Buttons.  That's what our lives are all about in the digital age.  When we mention  our digital  crisis with buttons to friends, they all can go one better (although one did concede that now that the electronics are finally working in his house he still has water leakage problems.   Don't ask.

We've just gone through weeks off finding the right buttons, or combinations thereof, to make things work.

Television?  Five visits by ATT. And  Nancy has  been back to the Apple store several times to find the right buttons to make her iPad  work.  She's ready to put  up a few bucks to find one of those old TVs that you simply plug into the wall and learn to live with the ghosts on the screen. Add to this a new TV because a DVD wouldn't play on the older one.  Or the TV signal that disappeared every 30 minutes or...don't get me started. Every day a new digital adventure.

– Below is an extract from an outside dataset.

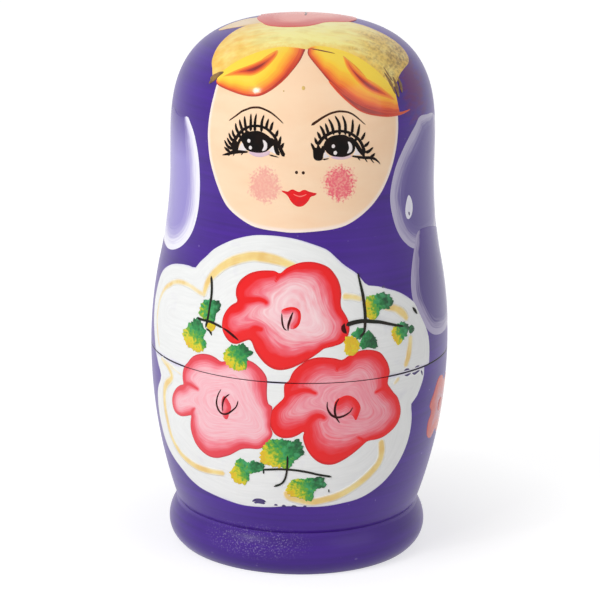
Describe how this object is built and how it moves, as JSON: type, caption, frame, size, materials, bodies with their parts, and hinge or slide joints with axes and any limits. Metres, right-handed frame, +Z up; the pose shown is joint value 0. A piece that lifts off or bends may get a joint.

The latest:. The TV in the bedroom had been working fine until it lost the sound through the sound bar.  Didn't know there was an  off-on button on the sound box.  Even so, with numerous experiments and a new battery,  I still could not get the remote to control the volume.  (That  problem is discussed in Lesson 14 for Dummies in the manual which I don't have).  It's also my loss that I don't understand  the directions that go like this on some of these digital novelties:

Hold down the ACTION Button for 15 seconds while pressing the ACTIVE button and if that doesn't work trying holding your breath for a minute before you do something you will regret

  Oh,  I was told by a technician that there are buttons on the side of the TV that could solve the problem and if that doesn't work get the serial number of the sound bar and feed it to the TV set while holding the tiny remote between your teeth while taking care not to bite  it.

If you played "Button,button, who's got the button" as a child, you'll know what I'm talking about.  It could at least discourage you from paying $99 for a service call. And give you a lot more misery to share  with your friends at lunch.  And there's still a glimmer of hope as depicted in this timely carton from the New Yorker as the wife screams to her distraught husband:

"They fixed the printer"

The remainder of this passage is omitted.